Выбрать главу

Когда человеческая жизнь удлиняется в несколько раз, когда люди не особенно дорожат своим телом, надеясь на то, что почти любая его часть может быть заменена искусственно выращенной, когда число рождений в точности равно числу смертей, эти, такие редкие, рождения и смерти приносят в разы больше счастья, и в разы больше горя.

Дня четыре кряду Бернард почти неотлучно был рядом с Одиоком. Через два дня Одиок стал разговаривать и с ним, сначала тихо и немного, одним каким-нибудь словом, но чем больше проходило времени, тем все содержательнее становились их разговоры. Бернард всегда старался заговорить о чем-нибудь таком, что никак не могло вывести на отца Одиока, он продумывал реплики за себя и Ода на несколько шагов вперед и, к своей чести, нередко угадывал. Одиок тихим голосом, тягостно и отвлеченно, но в то же время как будто бы и благодушно, поддерживал такие разговоры, но иногда вдруг неожиданно, как нарочно, поворачивал разговор так и в таком месте, что выходило точно на его отца, хотя, по расчетам Бернарда, уж здесь-то никак не могло выйти. Бернард был готов побиться об заклад и поручиться хоть чем, что Одиок делает это специально, он издевается над ним! На четвертый день Бернард не выдержал, сказал Оду, что он может рассчитывать на него в любое время и в любой ситуации, но находиться здесь у него больше нет сил. В ответ Одиок с каким-то чувством, но по-прежнему внутренне безучастно и с тяжестью во взгляде, поблагодарил Бернарда и проводил его к выходу. По дороге домой Бернарда осенило и он, наверное, тысячу раз обругал себя, что не догадался уйти раньше. После этого они не виделись и вообще не разговаривали с Одом почти месяц.

У Одиока между тем как-то незаметно, само собой обнаружилась странная и болезненная боязнь грязных рук. Он часто мыл свои и без того чистые руки, насухо вытирал их полотенцем, а минут через двадцать мыл снова. Можно было заметить даже, что Одиок вообще старается держать руки в карманах или за спиной, где их не видно. Сам Од, конечно, заметил в себе такую перемену, но не посчитал ее за что-то важное, требующее вмешательства. Привычка эта быстро укоренилась и стала обыденной, и для самого Ода почти незаметной.

Одиок вообще довольно-таки сильно изменился. Временами он бывал рассеян и невнимателен, что раньше с ним случалось редко. Природная общительность и жизнерадостность не то чтобы исчезли совсем, но заметно потускнели, как и его глаза. Взгляд Одиока был теперь несколько тяжелый и отстраненный, словно за ним скрывался двухсотлетний, мудрый, проживший сложную жизнь человек, а не двадцатилетний юноша, который еще ничего и не видел.
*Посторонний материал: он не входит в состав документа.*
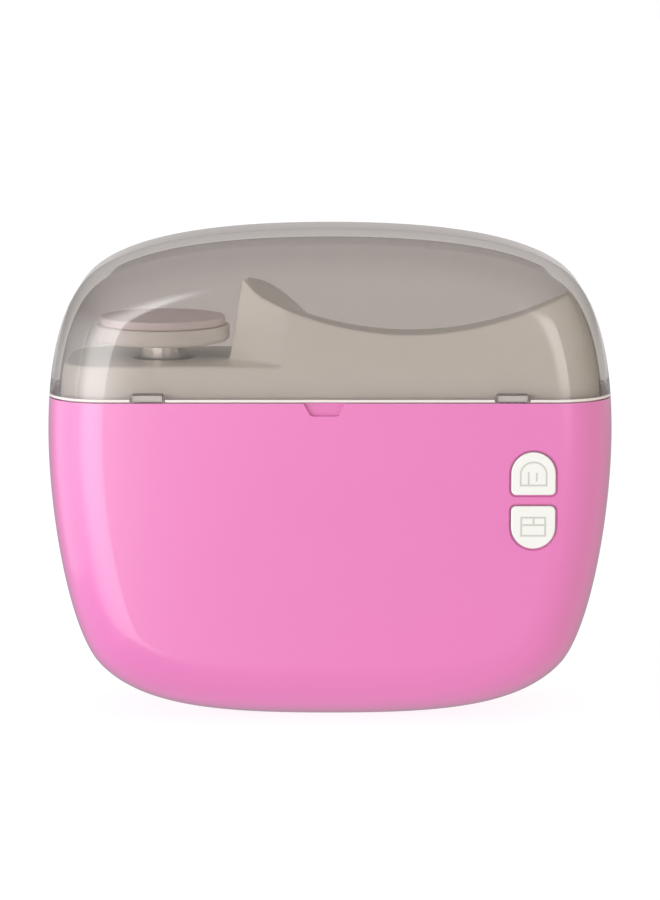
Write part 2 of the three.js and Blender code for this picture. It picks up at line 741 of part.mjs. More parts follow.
function tactSwitch(z) {
  const { x } = BUTTON;
  const body = box(x - 3, x + 3, SWITCH_FRONT_Y + 0.9, BOARD.y0 - 0.05, z - 3, z + 3);
  const plunger = cylinder("y", 1.5, SWITCH_FRONT_Y, SWITCH_FRONT_Y + 1.2, x, z, 12);
  return join(body, plunger);
}

function controlBoard() {
  const { x0, x1, y0, y1, z0, z1 } = BOARD;
  const holes = BOARD_SCREWS.map(({ x, z }) => cylinder("y", 1.1, y0 - 1, y1 + 1, x, z, 10));
  return cut(box(x0, x1, y0, y1, z0, z1), ...holes);
}

function boardScrew(x, z) {
  const head = cylinder("y", 1.9, BOARD.y1 + 0.1, BOARD.y1 + 1.4, x, z, 12);
  const shank = cylinder("y", 0.75, -20, BOARD.y1 + 0.8, x, z, 8);
  return join(head, shank);
}

// ---------------------------------------------------------------- power
function cell() {
  const half = CELL.length / 2;
  const body = cylinder("x", CELL.r, -half, half, 0, CELL.z, 28);
  const nub = cylinder("x", 3, half - 0.5, half + 1, 0, CELL.z, 12);
  return join(body, nub);
}

function cellHolder() {
  const end = CELL.length / 2 + 1.4;
  const plate = 1.2;
  const cradle = box(-end - plate, end + plate, -9.8, 9.8, 5, 10.5);
  const stops = [-1, 1].map((side) => {
    const near = side * end;
    const far = side * (end + plate);
    return box(Math.min(near, far), Math.max(near, far), -7, 7, 5, 20);
  });
  const channel = cylinder("x", CELL.r + 0.2, -end, end, 0, CELL.z, 28);
  return join(cut(cradle, channel), ...stops);
}

function chargePort() {
  const { x, z, width, height } = PORT;
  const halfWidth = width / 2;
  const halfHeight = height / 2;
  const skin = 0.4;
  const y0 = HALF_DEPTH - 7.4;
  const y1 = HALF_DEPTH - 0.2;
  const tube = frontal(
    roundedRectangle(x - halfWidth, x + halfWidth, z - halfHeight, z + halfHeight, 1.5),
    y0,
    y1,
    0,
    3,
  );
  const bore = frontal(
    roundedRectangle(
      x - halfWidth + skin,
      x + halfWidth - skin,
      z - halfHeight + skin,
      z + halfHeight - skin,
      1.1,
    ),
    y0 + 1,
    y1 + 1,
    0,
    3,
  );
  const tongue = box(x - 3.2, x + 3.2, y0 + 0.5, y1 - 1.2, z - 0.35, z + 0.35);
  return join(cut(tube, bore), tongue);
}

function chargeBoard() {
  const top = PORT.z - PORT.height / 2 - 0.1;
  return box(PORT.x - 9, PORT.x + 9, 6, HALF_DEPTH - WALL - 0.6, top - 1.4, top);
}

// ---------------------------------------------------------------- assembly
const group = new THREE.Group();
group.name = "nail_dust_collector";

function add(name, look, manifold) {
  const mesh = manifold.getMesh();
  const geometry = new THREE.BufferGeometry();
  geometry.setAttribute("position", new THREE.BufferAttribute(mesh.vertProperties, 3));
  geometry.setIndex(new THREE.BufferAttribute(mesh.triVerts, 1));
  const node = new THREE.Mesh(geometry.toNonIndexed(), look);
  node.geometry.computeVertexNormals();
  node.name = name;
  group.add(node);
}

add("front_shell", PINK, frontShell());
add("rear_shell", PINK, rearShell());
add("base_pad", RUBBER, basePad());
add("vent_grille", PINK, ventGrille());
CASE_SCREWS.forEach(({ x, z }, i) => add(`case_screw_${i + 1}`, STEEL, caseScrew(x, z)));

add("deck", IVORY, deck());
add("intake_grille", IVORY, intakeGrille());
add("catch_left", GREY, catchTab(-1));
add("catch_right", GREY, catchTab(1));

add("lid", SMOKE, lid());
add("hinge_pin_left", STEEL, hingePin(-1));
add("hinge_pin_right", STEEL, hingePin(1));

const head = buffingHead();
add("spindle", STEEL, head.spindle);
add("disc_base", IVORY, head.base);
add("buffing_pad", PAD, head.pad);
add("motor", STEEL, motor());
add("motor_bracket", BLACK, motorBracket());
add("bracket_screw_left", STEEL, bracketScrew(-1));
add("bracket_screw_right", STEEL, bracketScrew(1));

add("dust_duct", BLACK, dustDuct());
add("dust_drawer", PINK, dustDrawer());
add("filter_panel", FILTER, filterPanel());
add("fan_frame", BLACK, fanFrame());
add("fan_impeller", BLACK, fanImpeller());

add("button_upper", WHITE, button(BUTTON.upperZ, 1));
add("button_lower", WHITE, button(BUTTON.lowerZ, -1));
add("switch_upper", BLACK, tactSwitch(BUTTON.upperZ));
add("switch_lower", BLACK, tactSwitch(BUTTON.lowerZ));
add("control_board", GREEN, controlBoard());
BOARD_SCREWS.forEach(({ x, z }, i) => add(`board_screw_${i + 1}`, STEEL, boardScrew(x, z)));

add("battery_cell", CELL_WRAP, cell());
add("battery_holder", BLACK, cellHolder());
add("charge_port", STEEL, chargePort());
add("charge_board", GREEN, chargeBoard());

export default group;
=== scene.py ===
import math

import bmesh
import bpy
import numpy as np
from mathutils import Matrix, Vector

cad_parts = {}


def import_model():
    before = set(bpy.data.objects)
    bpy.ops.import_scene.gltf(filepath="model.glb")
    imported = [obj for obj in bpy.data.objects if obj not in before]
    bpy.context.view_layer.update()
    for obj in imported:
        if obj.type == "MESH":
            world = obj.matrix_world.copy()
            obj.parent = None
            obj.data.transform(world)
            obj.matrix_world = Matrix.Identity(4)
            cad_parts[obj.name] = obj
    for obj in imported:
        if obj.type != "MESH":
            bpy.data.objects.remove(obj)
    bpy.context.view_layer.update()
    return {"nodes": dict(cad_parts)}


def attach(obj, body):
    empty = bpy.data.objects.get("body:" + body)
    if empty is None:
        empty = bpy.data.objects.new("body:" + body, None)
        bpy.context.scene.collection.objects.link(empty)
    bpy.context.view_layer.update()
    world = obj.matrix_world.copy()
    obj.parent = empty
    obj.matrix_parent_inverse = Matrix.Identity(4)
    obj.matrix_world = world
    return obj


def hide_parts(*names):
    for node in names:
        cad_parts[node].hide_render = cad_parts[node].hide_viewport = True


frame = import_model()
scene = bpy.context.scene
NODES = frame["nodes"]
MM = 0.001

# ------------------------------------------------------------------ dimensions shared with the CAD
HALF_WIDTH = 77.5
WIDEST_Z = 78.0
TOP_Z = 135.2
BOTTOM_Z = 0.3
HALF_DEPTH = 26.0
FACE = -HALF_DEPTH  # the flat front
EDGE_ROUND = 16.0
WALL = 2.4
PARTING = 0.15  # from the middle plane to each half of the case
SEAM_Z = 89.4
SEAM_GAP = 0.4
CASE_TOP = SEAM_Z - SEAM_GAP / 2
LID_LOW = SEAM_Z + SEAM_GAP / 2
OUTSIDE = 1.0  # how far a cutting tool reaches beyond what it cuts

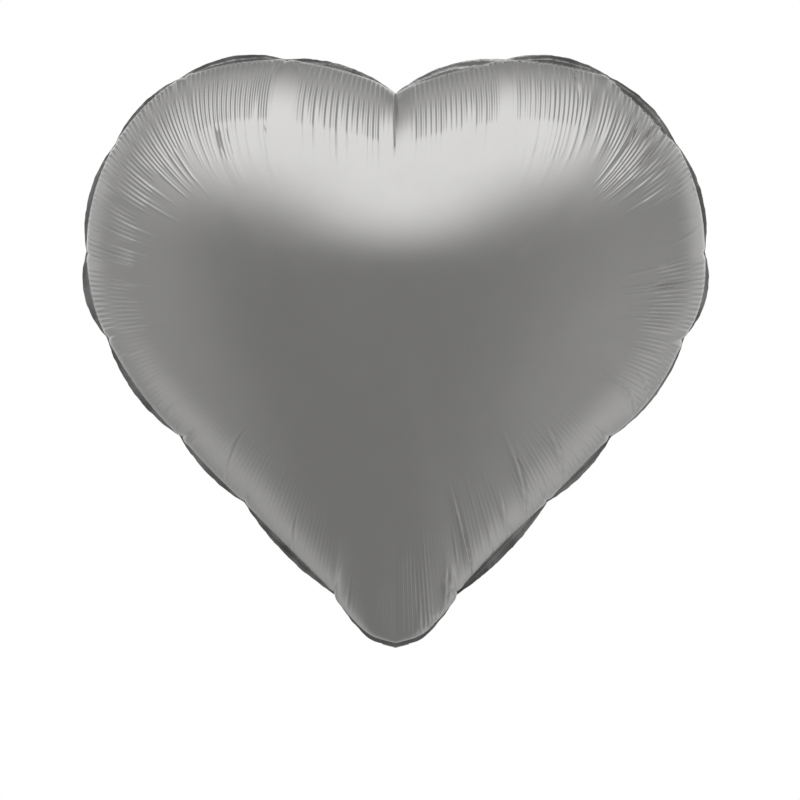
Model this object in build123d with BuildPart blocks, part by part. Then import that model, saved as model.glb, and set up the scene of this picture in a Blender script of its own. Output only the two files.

Спустя дней семь-восемь, когда все более или менее устоялось и вошло хоть в какое-то обыденное русло, Одиок вспомнил-таки о тех вещах, которые извлек из кармана отца после самой его смерти. За всей этой суетой, похоронами он как-то и забыл совсем о них, и все это время они пролежали у него в шкафчике. Он бросил их туда сразу, как только зашел в дом в тот день. Он даже хотел их сразу выбросить в мусор, чтобы никогда больше не иметь со всем этим ничего общего, но что-то тогда его остановило.

Сидя на диване и рассматривая записку и голубую таблетку в пакетике, Одиок уже начинал понимать, что же именно его тогда остановило. Наверное, еще лежа на полу там в коридоре и сжимая в руке эти две странные вещи, сам того не понимая, он чувствовал, что это, может быть, единственная зацепка, способная помочь в поиске убийцы отца.

Теперь же, обдумывая все это холодной головой, он все больше и больше отдалялся от одной мысли, еще совсем недавно носившейся в его голове, когда он вспомнил о блюстре и записке. Отнести все это в полицию сейчас было бы опрометчиво, и, как это ни странно, одновременно поздно и преждевременно. Поздно, потому что прошло уже больше недели и все горячие следы остыли и даже испарились совсем. Преждевременным Одиок считал это из-за неизвестности, которую таили в себе эти две вещицы. Не смогут ли они повредить отцу? Даже после его смерти - не очернят ли они его репутацию. Одиок больше всего боялся этого и даже не хотел думать о том, что у отца, возможно, была какая-то другая, неизвестная жизнь, далеко не такая справедливая, красивая и честная, как та, которую он знал. В таком случае это могло бы навредить не только отцу, но и ему с матерью. Впрочем, за себя он не особенно беспокоился. Неплохо было бы выяснить, что представляют собой эти вещи, зачем они и откуда взялись, прежде чем относить их в полицию. В этот вечер самые нехорошие и какие-то страшные мысли посещали Одиока, и сна почти всю ночь не было.